Complex treated as complicated. The most expensive mistake. Complex leaves get classical ML, which trains on historical patterns that don't hold. The production model is wrong; the team blames the data.
Chaos as a domain to model. Crisis conditions are not learnable. Building an AI for a crisis is building a system that won't run when it's needed and will be a liability when it's not.
Confused as procrastination. Tagging a leaf confused is valuable only if followed by decomposition. If it stays confused, the tag has done no work.
Cynefin as a category system. The framework is a sense-making aid, not a taxonomy. Good use allows domains to shift as learning happens (a complex leaf becomes complicated once data accumulates).
When not to use¶
- Leaves whose routing is already decided by an earlier gate (Tier 0 refusal, DMN-covered rules).
- Engagements too small to warrant the conversation — one-leaf engagements don't need the domain tagging.
Provenance¶
Cynefin was introduced by Snowden and Boone in their Harvard Business Review article [1] and expanded in Snowden's Cynefin compendium [2]. The five-domain structure has variations (the terms simple and clear are both used); the underlying epistemological distinctions are what matter, not the labels.
Related tools¶
- AI canvas. Applied to complicated and complex leaves; Cynefin tag is the canvas's first parameter.
- Pre-mortem. Run on complex leaves to surface the modes of empirical read needed.

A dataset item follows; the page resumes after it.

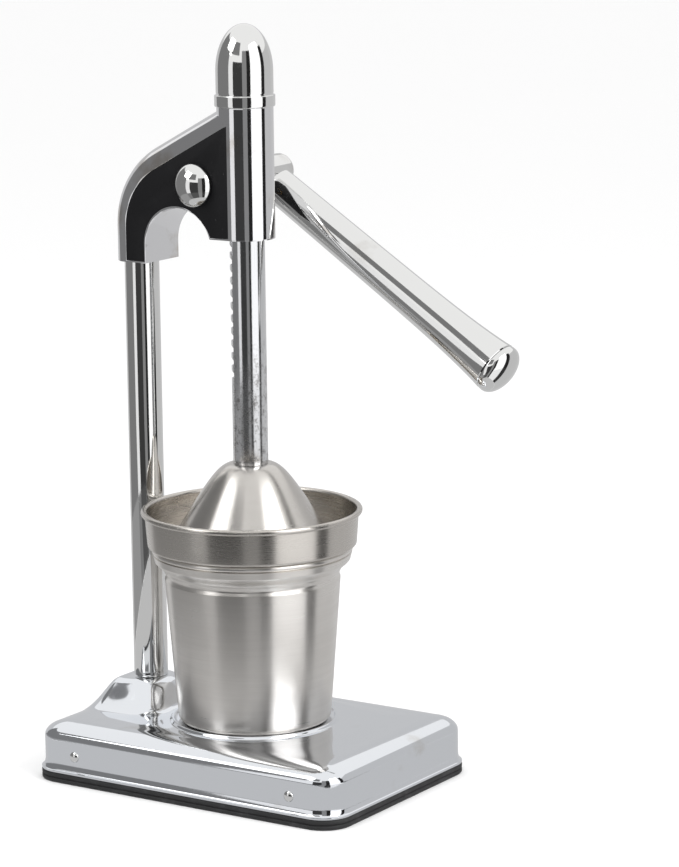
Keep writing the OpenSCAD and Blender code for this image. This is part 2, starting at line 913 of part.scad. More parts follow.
module cone_washer() {
    color(steel)
    translate([cup_x, 0, cone_top_z - cone_sheet * 1.4 - cone_washer_t])
        difference() {
            cylinder(r = cone_top_r - 1.2, h = cone_washer_t, $fn = round_fn);
            translate([0, 0, -1])
                cylinder(r = cone_screw_d / 2 + gap, h = cone_washer_t + 2, $fn = soft_fn);
        }
}

module cone_screw() {
    seat_z = cone_top_z - cone_sheet * 1.4 - cone_washer_t;
    color(steel)
    translate([cup_x, 0, seat_z])
        union() {
            translate([0, 0, -cone_screw_head_h])
                cylinder(d = cone_screw_d * 1.8, h = cone_screw_head_h, $fn = 6);
            translate([0, 0, -join])
                cylinder(d = cone_screw_d, h = cone_screw_l, $fn = soft_fn);
        }
}

// ---------- cup and strainer ----------

cup_floor_z = base_top_z + gap;
step_z = rim_z - band_h;
cup_top_z = step_z - gap;
cup_neck_z = cup_top_z - cup_shoulder_h;
bowl_inner_r = cup_mouth_r - 2 * bead_r - cup_sheet - gap;
bowl_floor_z = cup_neck_z + 3.6;
bowl_corner = 4;

// Outer line of the cup, moved inwards by inset, from foot to mouth
function cup_line(inset) = concat(
    [for (a = [0:15:75])
        [cup_foot_r - 2.5 + (2.5 - inset) * sin(a), cup_floor_z + 2.5 - (2.5 - inset) * cos(a)]],
    [[cup_foot_r - inset, cup_floor_z + 3],
     [cup_neck_r - inset - 0.3, cup_neck_z - 4],
     [cup_neck_r - inset - 0.9, cup_neck_z - 2.5],
     [cup_neck_r - inset - 0.5, cup_neck_z - 1]],
    [for (i = [0:8])
        let (t = i / 8)
            [cup_neck_r - inset + (cup_mouth_r - 1 - cup_neck_r) * smooth(t),
             cup_neck_z + (cup_shoulder_h / 2) * t]],
    [[cup_mouth_r - inset - 0.3, cup_top_z - 2 * bead_r]]);

module juice_cup() {
    bead_mid_r = cup_mouth_r - bead_r;
    color(brushed)
    translate([cup_x, 0, 0])
        union() {
            rotate_extrude($fn = round_fn)
                polygon(concat(
                    [[0, cup_floor_z]],
                    cup_line(0),
                    [[cup_mouth_r - 0.3, cup_top_z - bead_r],
                     [cup_mouth_r - 0.3 - cup_sheet, cup_top_z - bead_r]],
                    reversed(cup_line(cup_sheet)),
                    [[0, cup_floor_z + cup_sheet]]));
            rotate_extrude($fn = round_fn)
                translate([bead_mid_r, cup_top_z - bead_r])
                    circle(r = bead_r, $fn = 24);
        }
}

// Outer line of the strainer from the rim to the edge of its floor
function bowl_line(inset) = concat(
    [[rim_r - 2 * bead_r + 1.2 - inset, rim_z - bead_r],
     [rim_r - 3 - inset, step_z + 1.5]],
    [for (a = [15:15:75])
        [rim_r - 4.5 + (1.5 - inset) * cos(a), step_z + 1.5 - (1.5 - inset) * sin(a)]],
    [[rim_r - 4.5, step_z + inset], [bowl_inner_r - inset, step_z + inset],
     [bowl_inner_r - inset, bowl_floor_z + bowl_corner]],
    [for (a = [15:15:75])
        [bowl_inner_r - bowl_corner + (bowl_corner - inset) * cos(a),
         bowl_floor_z + bowl_corner - (bowl_corner - inset) * sin(a)]],
    [[bowl_inner_r - bowl_corner, bowl_floor_z + inset]]);

hole_rings = 3;
holes_per_ring = 20;

module strainer_bowl() {
    first_ring_r = reamer_r + 3.5;
    ring_step = (bowl_inner_r - bowl_corner - 1 - first_ring_r) / hole_rings;
    color(brushed)
    translate([cup_x, 0, 0])
        difference() {
            union() {
                rotate_extrude($fn = round_fn)
                    polygon(concat(
                        bowl_line(0),
                        [[0, bowl_floor_z], [0, bowl_floor_z + cup_sheet]],
                        reversed(bowl_line(cup_sheet))));
                rotate_extrude($fn = round_fn)
                    translate([rim_r - bead_r, rim_z - bead_r])
                        circle(r = bead_r, $fn = 24);
            }
            for (ring = [0:hole_rings - 1])
                for (k = [0:holes_per_ring - 1])
                    rotate([0, 0, (k + ring / 2) * 360 / holes_per_ring])
                        translate([first_ring_r + ring * ring_step, 0, bowl_floor_z - 1])
                            cylinder(d = juice_hole_d, h = cup_sheet + 2, $fn = 24);
        }
}

reamer_r = 24;
rib_count = 10;
rib_t = 1.8;
rib_out = 2.2;
reamer_wall = 2;

// Domed line of the reamer, t from 0 at the rim to 1 at the tip
function reamer_line(grow) = [
    for (i = [0:12])
        let (a = i * 90 / 12)
            [i == 12 ? 0 : (reamer_r - rib_out + grow) * pow(cos(a), 0.85),
             (reamer_h + grow) * pow(sin(a), 1.15)]
];

module reamer_cone() {
    rib_edge = reamer_line(rib_out);
    color(brushed)
    translate([cup_x, 0, bowl_floor_z + cup_sheet])
        difference() {
            union() {
                rotate_extrude($fn = round_fn)
                    polygon(concat([[0, 0]], reamer_line(0)));
                for (k = [0:rib_count / 2 - 1])
                    rotate([0, 0, k * 360 / rib_count])
                        plate_y(-rib_t / 2, rib_t / 2)
                            polygon(concat(
                                rib_edge,
                                reversed([for (p = rib_edge) if (p[0] > 0.01) [-p[0], p[1]]])));
            }
            rotate_extrude($fn = round_fn)
                polygon(concat([[0, -1], [reamer_r - rib_out - reamer_wall, -1]],
                               reamer_line(-reamer_wall)));
        }
}

base_shell();
base_floor_plate();
base_rivets();
rubber_mat();
column_tube();
column_plug();
column_bolt();
column_washer();
head_casting();
near_side_panel();
far_side_panel();
column_grub_screw();
top_cap();
near_axle_bush();
far_axle_bush();
axle();
pinion();
pinion_pin();
dome_nut();
dome_nut_washer();
lever_rod();
lever_grip();
grip_end_cap();
grip_root_collar();
rack_bar();
press_cone();
cone_washer();
cone_screw();
strainer_bowl();
reamer_cone();
juice_cup();
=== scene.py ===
"""Looks of the hand lever citrus press: chromed frame, spun steel cup, strainer and press cone.

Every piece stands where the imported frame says. Shapes are worked out in millimetres and turned
into metres when a mesh is made.
"""

import logging
import math
from collections.abc import Sequence
from dataclasses import dataclass, field
from enum import Enum
from typing import Any

import bmesh
import bpy
from mathutils import Matrix, Vector


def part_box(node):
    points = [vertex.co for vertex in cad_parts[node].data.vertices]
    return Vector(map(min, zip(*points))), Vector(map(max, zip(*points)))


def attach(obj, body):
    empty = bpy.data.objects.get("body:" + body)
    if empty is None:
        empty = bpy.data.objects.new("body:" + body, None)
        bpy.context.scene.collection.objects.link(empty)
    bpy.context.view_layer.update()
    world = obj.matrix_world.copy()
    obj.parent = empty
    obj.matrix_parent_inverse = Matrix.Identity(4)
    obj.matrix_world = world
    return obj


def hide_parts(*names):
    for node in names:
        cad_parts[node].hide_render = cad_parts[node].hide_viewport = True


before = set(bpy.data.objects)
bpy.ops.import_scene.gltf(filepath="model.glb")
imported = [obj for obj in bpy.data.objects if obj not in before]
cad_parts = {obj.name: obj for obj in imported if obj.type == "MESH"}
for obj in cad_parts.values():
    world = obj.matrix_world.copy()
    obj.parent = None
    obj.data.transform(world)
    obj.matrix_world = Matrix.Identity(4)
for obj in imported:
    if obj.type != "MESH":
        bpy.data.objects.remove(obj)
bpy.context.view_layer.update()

MM = 0.001
LOG = logging.getLogger("citrus_press")

Point = tuple[float, float]
Colour = tuple[float, float, float]


class Part(str, Enum):
    """The rigid bodies of the frame."""

    FRAME = "frame"
    LEVER = "lever"
    PRESS = "press"
    CUP = "cup"
    STRAINER = "strainer"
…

- Shadow deployment (G3a). The primary mode for complex leaves.
Verification¶
[1] Snowden DJ, Boone ME. A leader's framework for decision making. Harvard Business Review. 2007;85(11):68–76. [verified] The canonical treatment.
[2] Snowden DJ, Greenberg R, editors. Cynefin: Weaving Sense-Making into the Fabric of Our World. Cognitive Edge; 2020. [verified] Extended treatment and later developments.